I have chosen these images: I find them stimulating and moving and they give me pleasure. Morally committed photographers, poets or straightforward talented observers, it’s a long list and there’ll have to be several shows to display them all!

The opening exhibition at the Henri Cartier-Bresson Foundation will feature photographers whose works have particularly moved Henri Cartier-Bresson, photographers who worked or who work today in a style akin to his own. It is not that he has sought to trace lines of descent within the history of the medium, or identify influences he has exercised throughout his much-acclaimed career.

His choice is untrammeled, with no thought for conclusions that might be drawn from it, and reflects a conviction about which he has spoken many times. From the outset, his attitude towards the most ordinary daily occurrence or towards the most historical moment has always stayed the same; it comprises a deep respect for mankind and an unwavering determination to give meaning to an event in such a way as to give that event its fullest expression.
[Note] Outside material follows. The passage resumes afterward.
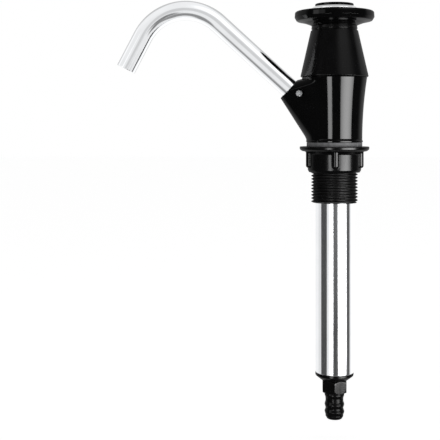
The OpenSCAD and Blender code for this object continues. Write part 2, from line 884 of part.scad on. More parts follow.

This exhibition furnishes unmistakable proof of one of the characteristics of Henri Cartier-Bresson’s nature: his openness to others. Indeed this Foundation would never have seen the light of day had we not given Henri an absolute guarantee that it would be neither a mausoleum nor exclusively a celebration of the man and his work.

Evidence of such open-mindedness is to be found on the walls of this gallery. From Lewis Hine to René Burri, from Walker Evans to Salgado, from Jacob Riis to Koudelka, all the pictures chosen by HCB corroborate his clear-cut purpose of defining what is known as documentary photography as against what is dubbed conceptual photography.
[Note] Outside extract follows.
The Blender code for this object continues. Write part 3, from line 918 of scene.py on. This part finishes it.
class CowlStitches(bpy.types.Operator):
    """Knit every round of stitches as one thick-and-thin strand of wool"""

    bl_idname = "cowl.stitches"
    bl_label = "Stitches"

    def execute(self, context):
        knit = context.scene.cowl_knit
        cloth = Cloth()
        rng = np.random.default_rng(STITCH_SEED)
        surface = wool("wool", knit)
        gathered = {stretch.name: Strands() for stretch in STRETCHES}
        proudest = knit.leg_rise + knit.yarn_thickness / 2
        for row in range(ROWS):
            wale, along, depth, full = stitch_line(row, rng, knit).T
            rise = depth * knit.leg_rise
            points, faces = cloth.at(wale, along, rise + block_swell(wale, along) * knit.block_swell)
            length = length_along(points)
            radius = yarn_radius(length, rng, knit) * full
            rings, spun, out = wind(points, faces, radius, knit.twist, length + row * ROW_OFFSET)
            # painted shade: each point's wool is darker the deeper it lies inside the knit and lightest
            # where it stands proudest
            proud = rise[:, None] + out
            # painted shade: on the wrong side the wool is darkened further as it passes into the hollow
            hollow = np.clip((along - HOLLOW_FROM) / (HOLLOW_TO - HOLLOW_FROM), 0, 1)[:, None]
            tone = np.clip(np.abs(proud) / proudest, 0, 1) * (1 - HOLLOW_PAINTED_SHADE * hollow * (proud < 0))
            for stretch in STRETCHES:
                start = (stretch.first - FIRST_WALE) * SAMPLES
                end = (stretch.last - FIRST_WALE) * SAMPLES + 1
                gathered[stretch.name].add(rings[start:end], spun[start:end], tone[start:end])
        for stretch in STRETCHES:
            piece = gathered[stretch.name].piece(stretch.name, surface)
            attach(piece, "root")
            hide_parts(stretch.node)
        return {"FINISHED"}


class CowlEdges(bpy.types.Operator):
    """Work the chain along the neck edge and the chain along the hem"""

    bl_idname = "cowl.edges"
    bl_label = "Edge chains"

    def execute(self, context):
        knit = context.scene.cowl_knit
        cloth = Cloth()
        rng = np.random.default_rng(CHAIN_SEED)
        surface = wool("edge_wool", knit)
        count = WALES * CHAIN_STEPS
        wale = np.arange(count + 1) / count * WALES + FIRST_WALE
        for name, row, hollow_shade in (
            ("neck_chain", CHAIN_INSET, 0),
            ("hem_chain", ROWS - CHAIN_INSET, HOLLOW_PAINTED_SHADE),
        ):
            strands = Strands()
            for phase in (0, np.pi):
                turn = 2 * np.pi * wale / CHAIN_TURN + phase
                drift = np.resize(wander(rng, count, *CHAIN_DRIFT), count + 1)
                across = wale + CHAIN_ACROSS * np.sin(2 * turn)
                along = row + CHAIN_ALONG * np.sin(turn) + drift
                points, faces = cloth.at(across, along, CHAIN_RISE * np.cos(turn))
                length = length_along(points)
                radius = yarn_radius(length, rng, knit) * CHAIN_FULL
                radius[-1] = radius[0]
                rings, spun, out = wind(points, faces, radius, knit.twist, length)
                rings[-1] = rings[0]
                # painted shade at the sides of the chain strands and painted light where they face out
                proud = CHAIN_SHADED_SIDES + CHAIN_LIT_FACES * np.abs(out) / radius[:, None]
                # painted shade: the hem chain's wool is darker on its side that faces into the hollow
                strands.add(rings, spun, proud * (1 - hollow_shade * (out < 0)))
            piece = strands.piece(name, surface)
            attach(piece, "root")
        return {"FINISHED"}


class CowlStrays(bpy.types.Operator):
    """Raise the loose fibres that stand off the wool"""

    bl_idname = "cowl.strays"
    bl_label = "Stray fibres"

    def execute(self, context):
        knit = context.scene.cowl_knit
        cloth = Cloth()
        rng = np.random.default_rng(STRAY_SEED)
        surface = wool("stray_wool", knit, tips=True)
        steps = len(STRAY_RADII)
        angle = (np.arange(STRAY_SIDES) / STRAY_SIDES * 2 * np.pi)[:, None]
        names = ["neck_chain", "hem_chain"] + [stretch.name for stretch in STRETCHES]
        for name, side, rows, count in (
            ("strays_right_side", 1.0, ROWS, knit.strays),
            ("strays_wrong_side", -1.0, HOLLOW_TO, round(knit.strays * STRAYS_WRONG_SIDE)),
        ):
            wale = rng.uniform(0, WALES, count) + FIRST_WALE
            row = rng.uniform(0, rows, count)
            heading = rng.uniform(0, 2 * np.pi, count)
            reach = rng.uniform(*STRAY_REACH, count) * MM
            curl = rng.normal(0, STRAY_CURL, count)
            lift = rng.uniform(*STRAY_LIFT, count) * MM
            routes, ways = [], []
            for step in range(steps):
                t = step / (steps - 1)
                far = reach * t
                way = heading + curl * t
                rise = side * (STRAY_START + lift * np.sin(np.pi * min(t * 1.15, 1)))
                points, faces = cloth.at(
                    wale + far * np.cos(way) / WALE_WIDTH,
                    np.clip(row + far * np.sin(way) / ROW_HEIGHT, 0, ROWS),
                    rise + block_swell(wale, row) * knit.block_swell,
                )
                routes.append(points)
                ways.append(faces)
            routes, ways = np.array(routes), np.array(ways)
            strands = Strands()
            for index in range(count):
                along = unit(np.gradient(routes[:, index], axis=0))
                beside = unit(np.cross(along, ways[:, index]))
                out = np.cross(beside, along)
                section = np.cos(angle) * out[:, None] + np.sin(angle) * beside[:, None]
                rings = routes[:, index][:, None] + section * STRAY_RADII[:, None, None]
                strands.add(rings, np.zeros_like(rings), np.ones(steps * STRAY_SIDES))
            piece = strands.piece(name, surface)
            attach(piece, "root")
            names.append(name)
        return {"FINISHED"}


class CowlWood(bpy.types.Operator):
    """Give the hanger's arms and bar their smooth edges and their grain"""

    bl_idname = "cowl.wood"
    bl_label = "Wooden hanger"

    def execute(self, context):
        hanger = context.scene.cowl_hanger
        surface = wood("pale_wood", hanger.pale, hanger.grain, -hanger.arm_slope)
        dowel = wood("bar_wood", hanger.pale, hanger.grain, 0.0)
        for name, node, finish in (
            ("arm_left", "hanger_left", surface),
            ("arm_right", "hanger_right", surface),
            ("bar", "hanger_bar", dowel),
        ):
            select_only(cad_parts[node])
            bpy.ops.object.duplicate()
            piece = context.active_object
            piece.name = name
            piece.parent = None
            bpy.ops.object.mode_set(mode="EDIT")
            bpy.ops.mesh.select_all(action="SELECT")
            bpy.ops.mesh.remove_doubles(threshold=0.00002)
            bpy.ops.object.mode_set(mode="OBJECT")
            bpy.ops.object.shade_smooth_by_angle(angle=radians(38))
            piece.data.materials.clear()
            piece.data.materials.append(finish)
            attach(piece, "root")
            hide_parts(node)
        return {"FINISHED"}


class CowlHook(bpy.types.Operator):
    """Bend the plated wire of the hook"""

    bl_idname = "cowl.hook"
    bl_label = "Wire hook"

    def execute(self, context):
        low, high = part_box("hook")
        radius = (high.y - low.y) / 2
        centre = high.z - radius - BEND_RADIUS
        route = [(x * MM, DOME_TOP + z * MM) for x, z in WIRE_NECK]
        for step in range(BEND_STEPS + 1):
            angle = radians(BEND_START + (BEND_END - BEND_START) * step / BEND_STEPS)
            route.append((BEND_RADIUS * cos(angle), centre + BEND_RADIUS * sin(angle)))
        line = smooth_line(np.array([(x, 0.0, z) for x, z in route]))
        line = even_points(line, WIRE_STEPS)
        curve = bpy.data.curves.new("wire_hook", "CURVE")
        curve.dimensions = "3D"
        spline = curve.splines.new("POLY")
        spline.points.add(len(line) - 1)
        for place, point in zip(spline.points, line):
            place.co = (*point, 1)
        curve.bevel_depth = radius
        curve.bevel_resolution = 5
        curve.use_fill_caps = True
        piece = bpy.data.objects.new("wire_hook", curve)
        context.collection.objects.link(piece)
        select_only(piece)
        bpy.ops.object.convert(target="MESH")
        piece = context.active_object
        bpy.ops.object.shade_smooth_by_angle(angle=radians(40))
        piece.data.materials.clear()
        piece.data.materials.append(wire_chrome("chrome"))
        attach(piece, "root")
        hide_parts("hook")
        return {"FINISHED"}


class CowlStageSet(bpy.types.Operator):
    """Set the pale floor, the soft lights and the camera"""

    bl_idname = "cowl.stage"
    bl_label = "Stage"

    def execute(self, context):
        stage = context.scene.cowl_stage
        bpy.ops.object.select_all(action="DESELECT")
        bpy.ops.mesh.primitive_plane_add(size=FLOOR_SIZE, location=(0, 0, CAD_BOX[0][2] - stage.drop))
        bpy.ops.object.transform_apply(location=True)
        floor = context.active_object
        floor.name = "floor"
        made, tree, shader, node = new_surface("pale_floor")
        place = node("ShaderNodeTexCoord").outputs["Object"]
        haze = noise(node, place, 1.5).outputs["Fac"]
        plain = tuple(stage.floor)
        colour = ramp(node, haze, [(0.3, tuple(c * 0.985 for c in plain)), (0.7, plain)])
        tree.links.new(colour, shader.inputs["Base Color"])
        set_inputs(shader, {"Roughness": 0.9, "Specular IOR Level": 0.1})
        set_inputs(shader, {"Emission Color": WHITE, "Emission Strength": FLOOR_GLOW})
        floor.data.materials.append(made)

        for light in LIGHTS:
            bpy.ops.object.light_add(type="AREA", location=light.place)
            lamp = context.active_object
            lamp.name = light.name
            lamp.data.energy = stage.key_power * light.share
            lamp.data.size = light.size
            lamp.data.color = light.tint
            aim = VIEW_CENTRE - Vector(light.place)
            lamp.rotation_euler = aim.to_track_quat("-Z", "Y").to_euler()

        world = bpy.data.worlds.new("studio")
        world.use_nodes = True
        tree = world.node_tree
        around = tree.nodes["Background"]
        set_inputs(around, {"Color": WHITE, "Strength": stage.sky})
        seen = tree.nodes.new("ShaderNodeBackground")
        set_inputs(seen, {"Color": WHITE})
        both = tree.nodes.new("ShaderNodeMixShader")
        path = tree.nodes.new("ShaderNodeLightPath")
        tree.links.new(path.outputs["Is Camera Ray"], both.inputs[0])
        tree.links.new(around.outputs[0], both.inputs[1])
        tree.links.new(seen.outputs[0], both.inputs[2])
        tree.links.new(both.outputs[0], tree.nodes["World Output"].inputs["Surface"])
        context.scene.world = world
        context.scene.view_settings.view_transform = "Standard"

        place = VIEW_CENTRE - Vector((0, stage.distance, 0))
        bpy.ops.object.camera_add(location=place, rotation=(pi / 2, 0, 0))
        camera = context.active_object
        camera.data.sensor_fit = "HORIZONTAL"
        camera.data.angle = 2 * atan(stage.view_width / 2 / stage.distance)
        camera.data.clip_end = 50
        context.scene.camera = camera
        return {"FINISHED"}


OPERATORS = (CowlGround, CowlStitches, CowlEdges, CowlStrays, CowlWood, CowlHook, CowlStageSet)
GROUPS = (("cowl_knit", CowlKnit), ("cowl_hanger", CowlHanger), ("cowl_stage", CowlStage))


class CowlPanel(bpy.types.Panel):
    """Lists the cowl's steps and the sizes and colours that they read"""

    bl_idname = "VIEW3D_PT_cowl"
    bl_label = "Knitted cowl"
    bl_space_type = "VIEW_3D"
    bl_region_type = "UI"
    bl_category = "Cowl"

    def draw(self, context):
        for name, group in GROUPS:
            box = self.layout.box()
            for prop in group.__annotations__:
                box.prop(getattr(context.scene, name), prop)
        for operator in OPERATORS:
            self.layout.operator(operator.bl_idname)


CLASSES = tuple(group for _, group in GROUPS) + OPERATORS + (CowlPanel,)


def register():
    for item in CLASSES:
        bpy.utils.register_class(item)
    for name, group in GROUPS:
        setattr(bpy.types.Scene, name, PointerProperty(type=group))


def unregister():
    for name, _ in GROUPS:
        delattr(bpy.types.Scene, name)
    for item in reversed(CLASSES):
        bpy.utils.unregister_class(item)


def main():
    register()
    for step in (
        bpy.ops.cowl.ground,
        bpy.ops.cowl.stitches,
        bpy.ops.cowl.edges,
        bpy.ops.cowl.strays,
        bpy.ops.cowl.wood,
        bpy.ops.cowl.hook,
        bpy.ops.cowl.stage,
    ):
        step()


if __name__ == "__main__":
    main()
There are in this show a few exceptions that prove this self-imposed rule and bear witness to that sense of freedom he has always invoked. Henri Cartier-Bresson is fully conscious of the distances separating him from August Sander or from Seydou Keita. Sander’s intention was to show the German man at a certain moment in his history, and Keita throughout his career—and almost without leaving his studio in Bamako—was the witness of Mali life. Strictness of choice was not going to bar a few favourites.

There will be more shows. Whether they are one-man or theme-based, they will all follow that same furrow that Henri Cartier-Bresson has so deeply ploughed.

List of photographers : Abbas, Berenice Abbott, Manuel Alvarez-Bravo, Eugène Atget, Dmitri Baltermants, Gianni Berengo Gardin, Ian Berry, Werner Bischof, Anton Blomberg, Edouard Boubat, Bill Brandt, Brassai, René Burri, Agustin V. Casasola, Martin Chambi, Edward S. Curtis, Bruce Davidson, Carl de Keyzer, Raymond Depardon, Robert Doisneau, Elliott Erwitt, Walker Evans, Louis Faurer, Leonard Freed, Robert Frank, Lee Friedlander, Cristina Garcìa Rodero, Mario Giacomelli, Henri Godefroy, Ernst Haas, Lewis Hine, Wu Jialin, Philip Jones Griffiths, Yevgeny Khaldei, Seydou Keita, André Kertész, Chris Killip, Josef Koudelka, Dorothea Lange, Sergio Larrain, Jaques-Henri Lartigue, Helen Levitt, Guy Le Querrec, Markéta Luskacová, Man Ray, André Martin, Don McCullin, Susan Meiselas, Gjon Mili, Wayne Miller, Lisette Model, Inge Morath, Sarah Moon, Martin Munkacsi, Gilles Peress, Anders Petersen, Raghu Rai, Tony Ray Jones, Marc Riboud, Jacob Riis, George Rodger, Aleksandr Rodchenko, Yuri Rost, Willy Ronis, Sebastião Salgado, August Sander, Pentti Sammallahti, Ferdinando Scianna, Gotthard Schuh, David Seymour “Chim”, Aaron Siskind, Alfred Stieglitz, Louis Stettner, Paul Strand, Maurice Tabard, Ricard Terré, Larry Towell, Umbo, Michel Vanden Eeckhoudt, Virxilio Vieitez, Roman Vishniak, Weegee, Garry Winogrand, Francesco Zizola.